SCOTUS urged to review ‘disastrous’ Led Zeppelin opinion
The US Supreme Court has been asked to intervene in the long-running copyright dispute over authorship of Led Zeppelin’s “Stairway To Heaven”.
In a petition filed this month, a trustee for the estate of Spirit guitarist Randy Wolfe said a court decision in favour of Led Zeppelin threatened to undermine all music copyright.
The US Court of Appeals for the Ninth Circuit ruled in March that Led Zeppelin was not liable for copying the opening riff of “Stairway To Heaven” from Spirit’s 1967 song “Taurus”.
Michael Skidmore, representing Wolfe’s estate, says the Ninth Circuit effectively rewrote copyright law by limiting the scope of protection to the sheet music deposited with the US Copyright Office.

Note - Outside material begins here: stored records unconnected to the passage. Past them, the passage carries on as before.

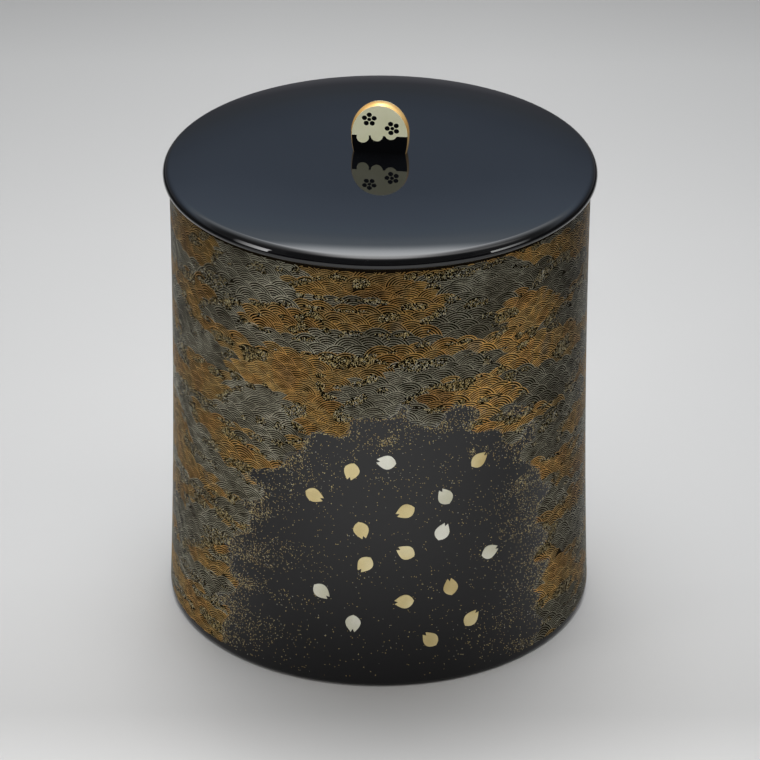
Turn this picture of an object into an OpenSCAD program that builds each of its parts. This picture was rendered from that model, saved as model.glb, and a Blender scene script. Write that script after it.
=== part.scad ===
// Lidded lacquer jar of the tea ceremony: a tall turned wall on a flared foot, a domed lid
// that drops into the mouth, and an upright arched knob with a gold edge and inlaid faces.
// The origin is the middle of the foot, +Z is up, and the decorated front faces -Y.

/* [Body] */
// Height of the body, from the floor to its mouth
body_h = 176.2; // [120:0.1:240]
// Outside radius of the wall at its narrowest
waist_r = 79.3; // [60:0.1:110]
// How far the wall flares out at the foot
foot_flare = 3.36; // [0:0.02:8]
// How far the wall swells out under the lid
mouth_flare = 0.3; // [0:0.05:2]
// Thickness of the wall
wall_t = 5.2; // [4:0.1:9]

/* [Foot and base] */
// Height of the foot ring
foot_h = 2.6; // [2:0.1:6]
// Width of the foot ring
foot_w = 11; // [8:0.5:24]
// Rounding of the foot's outer edge
foot_edge_r = 1.9; // [0.5:0.1:2]
// Thickness of the base board
base_t = 7; // [4:0.5:12]
// How deep the base board is let into the wall
base_let = 2; // [1:0.1:3]

/* [Mouth] */
// Height of the ring that lines the mouth
mouth_ring_h = 9; // [7:0.5:14]
// How deep the mouth ring is let into the wall
mouth_ring_let = 2.2; // [1:0.1:3]
// How far the mouth ring stands in from the wall
mouth_ring_in = 1.2; // [0.5:0.1:4]
// Rounding of the mouth's edges
mouth_edge_r = 0.5; // [0.2:0.1:0.9]

/* [Lid] */
// How far the lid reaches out past the wall
lid_overhang = 2.4; // [0.5:0.1:6]
// Height of the lid's widest point over its seat
lid_edge_z = 2; // [1.5:0.1:4]
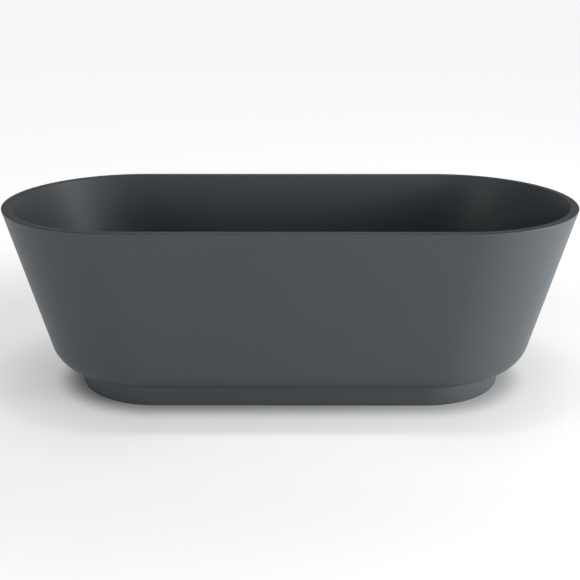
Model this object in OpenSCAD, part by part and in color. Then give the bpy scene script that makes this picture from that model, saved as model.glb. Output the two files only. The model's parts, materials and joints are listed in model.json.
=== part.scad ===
// Freestanding bath: a cast, bonded body (outer shell, inner basin, plinth)
// on a plywood base board with four screw feet, and a push-to-close waste.
// Millimetres. +Z up, X along the length, origin on the floor at the middle.

/* [Body] */
// Overall length at the rim
bath_length = 1700; // [1600:10:1800]
// Overall width at the rim
bath_width = 750; // [700:10:800]
// Height from the floor to the top of the rim
bath_height = 554; // [540:1:600]
// Lean of the long sides, mm inwards per mm of height
side_taper = 0.127; // [0.10:0.001:0.14]
// Lean of the two round ends, mm inwards per mm of height
end_taper = 0.275; // [0.24:0.001:0.29]
// Radius of the rolled lower edge of the shell
roll_r = 75; // [65:1:80]
// Thickness of the cast outer shell
shell_t = 12; // [10:0.5:13]
// Radius of the rim's outer and inner edges
rim_edge_r = 2.5; // [1:0.5:4]

/* [Basin] */
// Width of the flat rim
rim_w = 24.5; // [22:0.5:30]
// Lean of the basin's long sides
basin_side_taper = 0.16; // [0.14:0.01:0.2]
// Lean of the basin's round ends
basin_end_taper = 0.36; // [0.32:0.01:0.42]
// Radius where the basin's walls run into its floor
basin_r = 110; // [80:5:120]
// Thickness of the basin's walls
basin_t = 12; // [10:0.5:13]
// Fall of the floor to the waste
floor_fall = 8; // [4:1:10]

/* [Plinth] */
// Height of the recessed plinth
plinth_h = 63; // [60:1:68]
// Length of the plinth
plinth_length = 1292; // [1240:2:1296]
// Width of the plinth
plinth_width = 504; // [480:2:506]
// Thickness of the plinth wall
plinth_t = 14; // [10:1:18]

/* [Feet] */
// Distance of each foot from the middle, along the length
foot_x = 300; // [280:5:380]
// Distance of each foot from the middle, across the width
foot_y = 150; // [130:5:160]
// Thread radius of the foot's stud
stud_r = 6; // [5:0.5:6]

/* [Waste] */
// Radius of the hole in the basin for the waste
waste_hole_r = 26; // [25:0.5:28]
// Outer radius of the waste's tail
tail_r = 23.9; // [23:0.1:24.5]
// Outer radius of the tail pipe
pipe_r = 20; // [19:0.5:20]

/* [Hidden] */
$fn = 64;

cast_colour = "#4d5256";
seg = 30;                                  // steps round each half circle of the plan
rim_z = bath_height - rim_edge_r;          // height where the rim's rounded edges begin
rt = bath_width / 2;                       // plan radius of the round ends at the rim
at = bath_length / 2 - rt;                 // half length of the straight sides at the rim
end_shift = end_taper - side_taper;
lean = atan(side_taper);
basin_lean = atan(basin_side_taper);
basin_shift = basin_end_taper - basin_side_taper;
bond = 40;                                 // depth of the glued joint under the rim
lip_z = plinth_h + shell_t;                // top of the shell's inward lip
board_t = 18;
under_z = lip_z + board_t;                 // underside of the basin
drain_z = under_z + 14;                    // basin floor at the waste
floor_z = drain_z + floor_fall;            // basin floor where the walls begin
plinth_r = plinth_width / 2;
plinth_a = plinth_length / 2 - plinth_r;
gap = 0.05;                                // play in threads and bores

// Plan radius and straight half length of the outer face at a height.
function out_r(z) = rt - (rim_z - z) * side_taper;
function out_a(z) = at - (rim_z - z) * end_shift;
// The same for the basin's inner face.
function in_r(z) = rt - rim_w - (rim_z - z) * basin_side_taper;
function in_a(z) = at - (rim_z - z) * basin_shift;

// One closed plan curve: two half circles joined by straight sides.
function ring(s) = concat(
  [for (i = [0:seg]) let (t = -90 + 180 * i / seg) [s[0] + s[1] * cos(t), s[1] * sin(t), s[2]]],
  [for (i = [0:seg]) let (t = 90 + 180 * i / seg) [-s[0] + s[1] * cos(t), s[1] * sin(t), s[2]]]);

// A solid through a list of [straight half length, radius, height] sections.
module loft(sections, loop = false) {
  n = 2 * (seg + 1);
  m = len(sections);
  points = [for (s = sections) each ring(s)];
  sides = [for (k = [0:(loop ? m - 1 : m - 2)]) for (j = [0:n - 1])
    let (q = (k + 1) % m, i = (j + 1) % n)
    each [[k * n + j, q * n + j, q * n + i], [k * n + j, q * n + i, k * n + i]]];
  ends = loop ? [] : [[for (j = [0:n - 1]) j], [for (j = [n - 1:-1:0]) (m - 1) * n + j]];
  polyhedron(points = points, faces = concat(sides, ends));
}

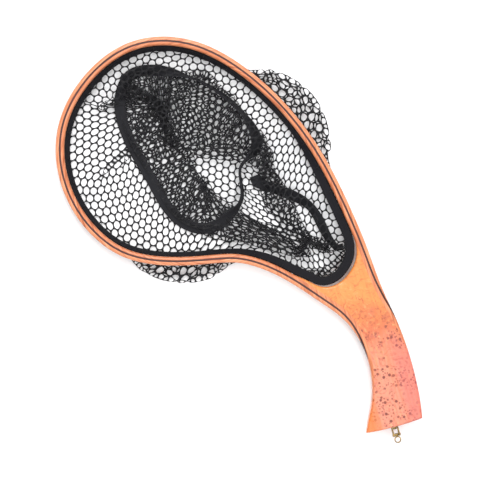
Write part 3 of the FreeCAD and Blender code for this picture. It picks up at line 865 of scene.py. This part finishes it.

“The Ninth Circuit’s en banc opinion erodes the foundations of copyright law to the point of being unrecognisable,” said the petition to the Supreme Court.
This decision, if upheld, will “likely divest hundreds of thousands of songs of copyright protection,” Skidmore claimed.
According to Skidmore, a jury in the original district court trial was not allowed to properly compare the songs, because it wasn’t able to listen to them.
Lawyers for Led Zeppelin argued that the scope of the “Taurus” copyright should be limited to the sheet music deposited with the US Copyright Office.
Under that rule, the district court and, subsequently, the Ninth Circuit, held that Led Zeppelin had not infringed the copyright for the Spirit song.
In Skidmore’s view, the Ninth Circuit opinion was a “gift to the music industry” and a “disaster for independent artists”.
Also at issue in the suit was whether a combination of otherwise unprotectable elements can be afforded copyright protection, if it is original.
Skidmore claims that this “selection and arrangement” of such elements is fundamental to US copyright law.
But according to the Ninth Circuit’s March opinion, “a selection and arrangement instruction would not have convinced the jury that ‘Stairway to Heaven’ was substantially similar to the deposit copy of ‘Taurus’.”